__EXERCISE TASK__. What follows is a listing; give it again exactly, in its entirety.

__DATASET SECTION__.
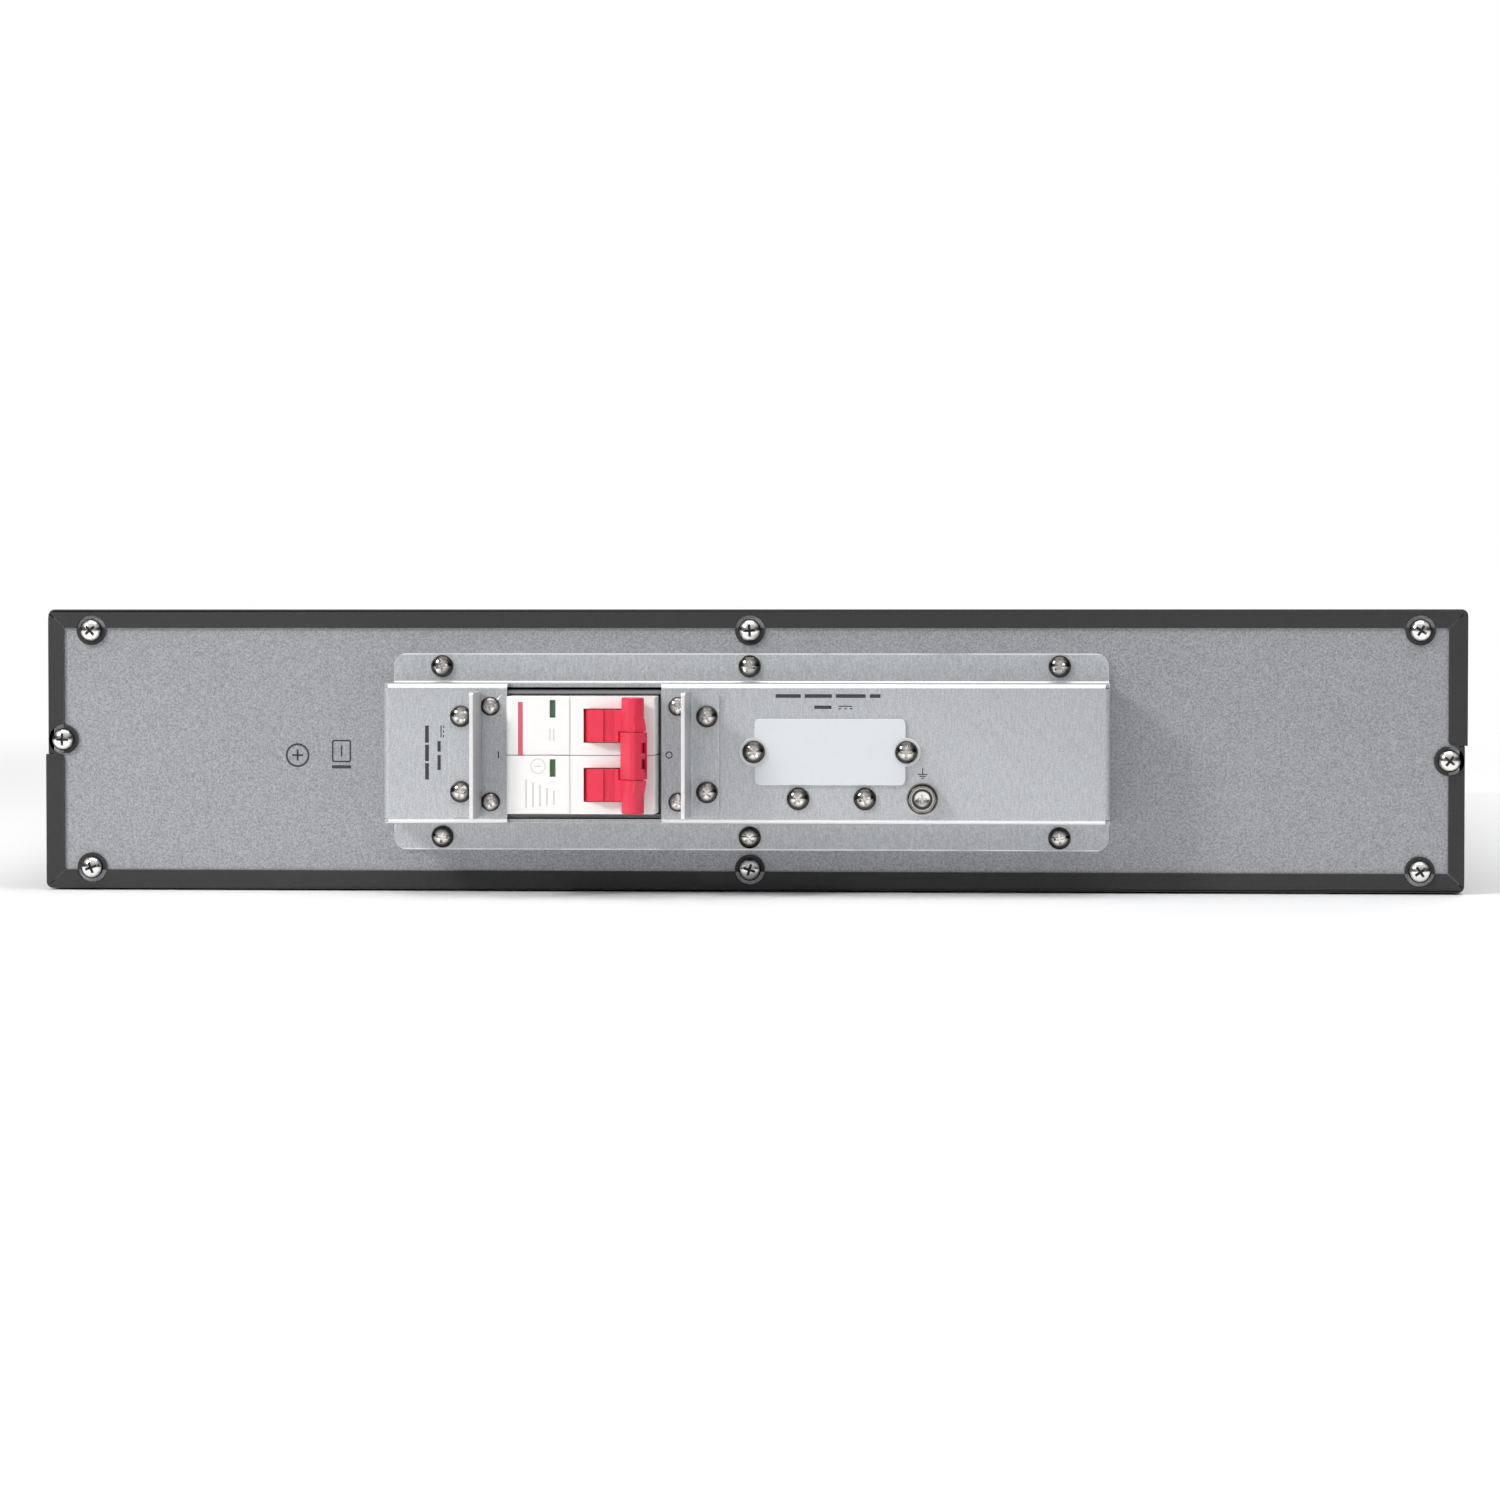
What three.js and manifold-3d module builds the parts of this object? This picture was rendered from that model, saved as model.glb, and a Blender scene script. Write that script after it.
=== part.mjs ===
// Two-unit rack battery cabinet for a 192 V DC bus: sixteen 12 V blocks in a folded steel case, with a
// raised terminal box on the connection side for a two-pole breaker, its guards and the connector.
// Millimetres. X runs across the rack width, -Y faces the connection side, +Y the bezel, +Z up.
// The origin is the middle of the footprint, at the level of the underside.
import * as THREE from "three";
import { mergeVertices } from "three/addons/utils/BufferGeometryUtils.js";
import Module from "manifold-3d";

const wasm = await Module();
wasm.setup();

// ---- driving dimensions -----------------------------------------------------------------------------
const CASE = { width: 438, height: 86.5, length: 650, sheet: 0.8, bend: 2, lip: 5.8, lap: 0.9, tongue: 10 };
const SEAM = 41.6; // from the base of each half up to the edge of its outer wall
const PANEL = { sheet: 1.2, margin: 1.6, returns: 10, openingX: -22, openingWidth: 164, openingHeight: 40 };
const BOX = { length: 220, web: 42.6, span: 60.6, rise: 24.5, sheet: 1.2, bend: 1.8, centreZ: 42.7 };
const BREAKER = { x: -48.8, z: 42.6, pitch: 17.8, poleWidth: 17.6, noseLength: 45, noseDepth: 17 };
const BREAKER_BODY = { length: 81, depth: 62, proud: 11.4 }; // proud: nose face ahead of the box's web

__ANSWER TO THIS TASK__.
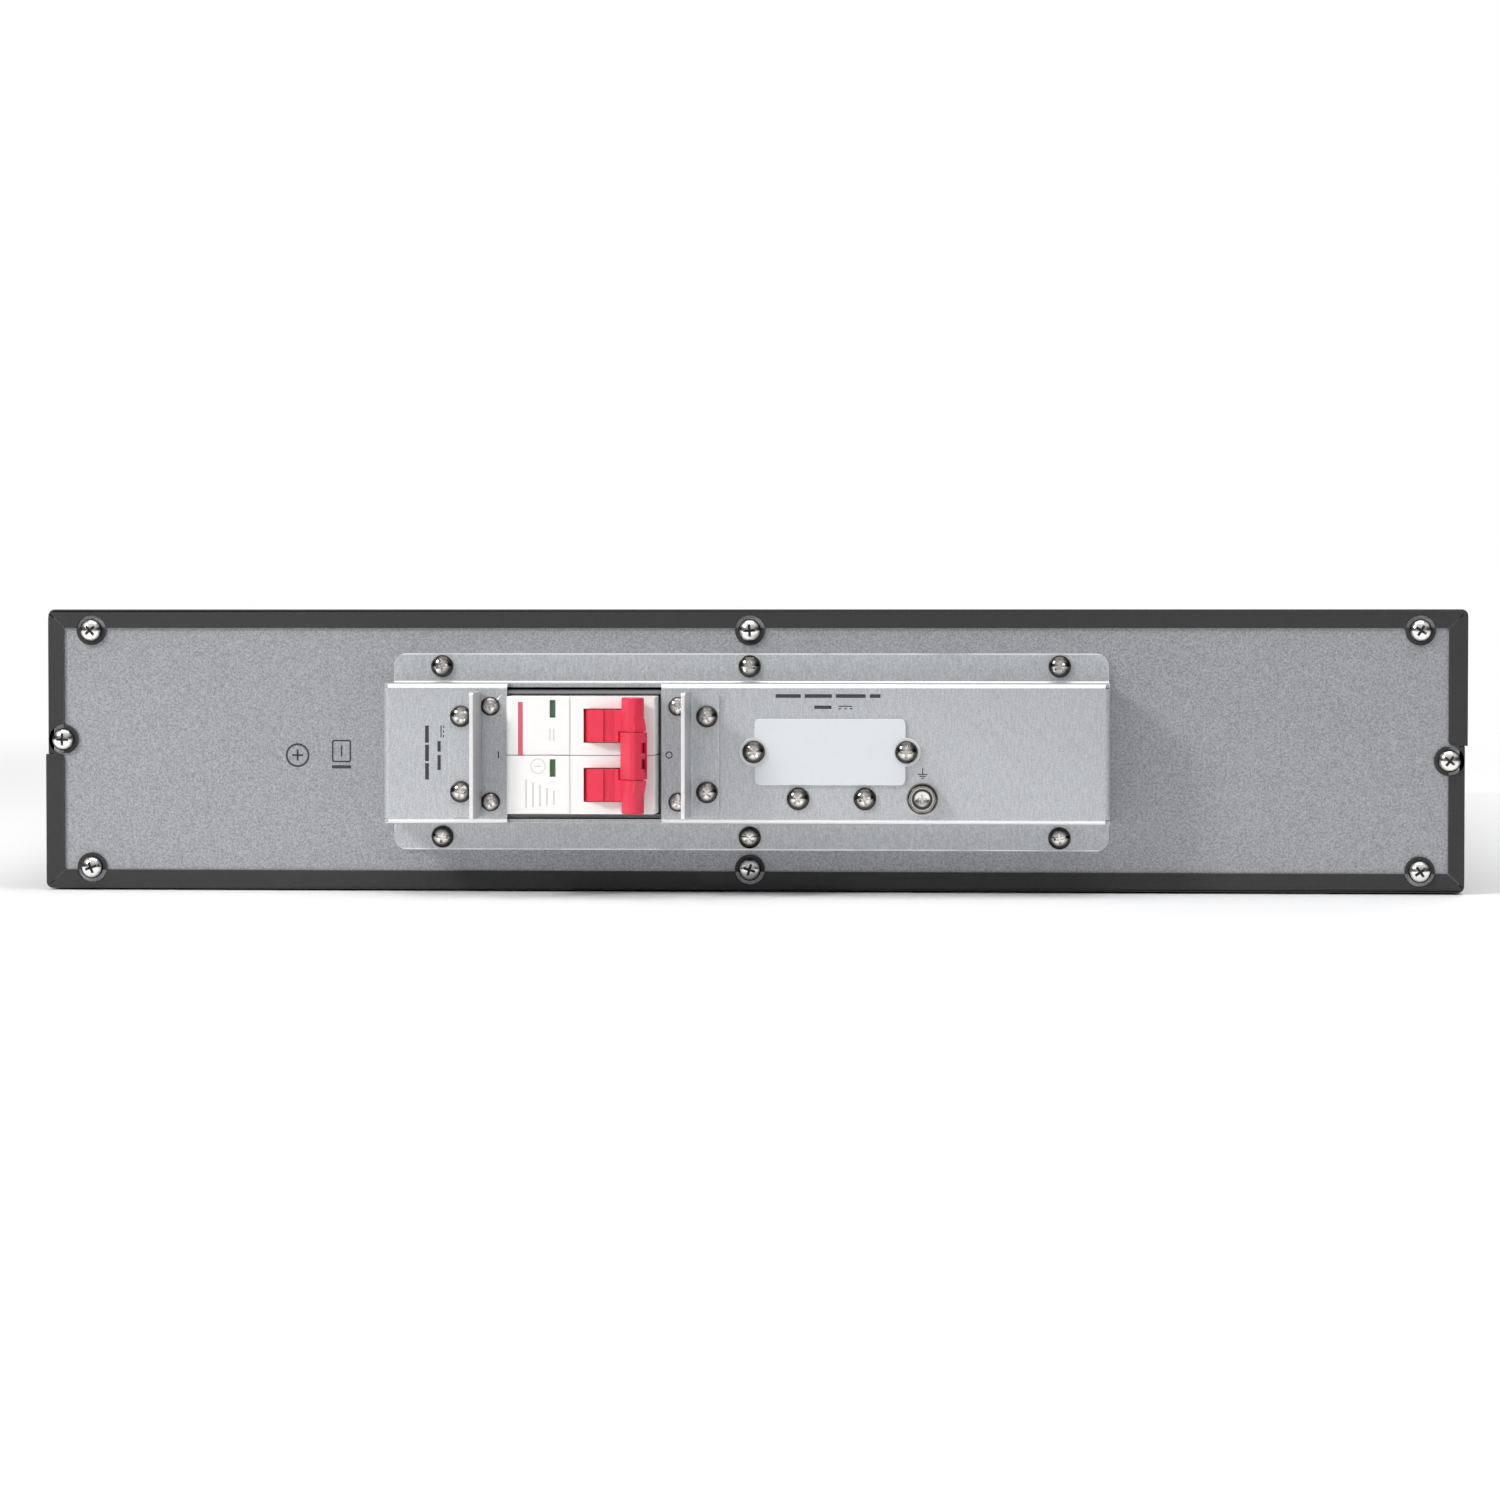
What three.js and manifold-3d module builds the parts of this object? This picture was rendered from that model, saved as model.glb, and a Blender scene script. Write that script after it.
=== part.mjs ===
// Two-unit rack battery cabinet for a 192 V DC bus: sixteen 12 V blocks in a folded steel case, with a
// raised terminal box on the connection side for a two-pole breaker, its guards and the connector.
// Millimetres. X runs across the rack width, -Y faces the connection side, +Y the bezel, +Z up.
// The origin is the middle of the footprint, at the level of the underside.
import * as THREE from "three";
import { mergeVertices } from "three/addons/utils/BufferGeometryUtils.js";
import Module from "manifold-3d";

const wasm = await Module();
wasm.setup();

// ---- driving dimensions -----------------------------------------------------------------------------
const CASE = { width: 438, height: 86.5, length: 650, sheet: 0.8, bend: 2, lip: 5.8, lap: 0.9, tongue: 10 };
const SEAM = 41.6; // from the base of each half up to the edge of its outer wall
const PANEL = { sheet: 1.2, margin: 1.6, returns: 10, openingX: -22, openingWidth: 164, openingHeight: 40 };
const BOX = { length: 220, web: 42.6, span: 60.6, rise: 24.5, sheet: 1.2, bend: 1.8, centreZ: 42.7 };
const BREAKER = { x: -48.8, z: 42.6, pitch: 17.8, poleWidth: 17.6, noseLength: 45, noseDepth: 17 };
const BREAKER_BODY = { length: 81, depth: 62, proud: 11.4 }; // proud: nose face ahead of the box's web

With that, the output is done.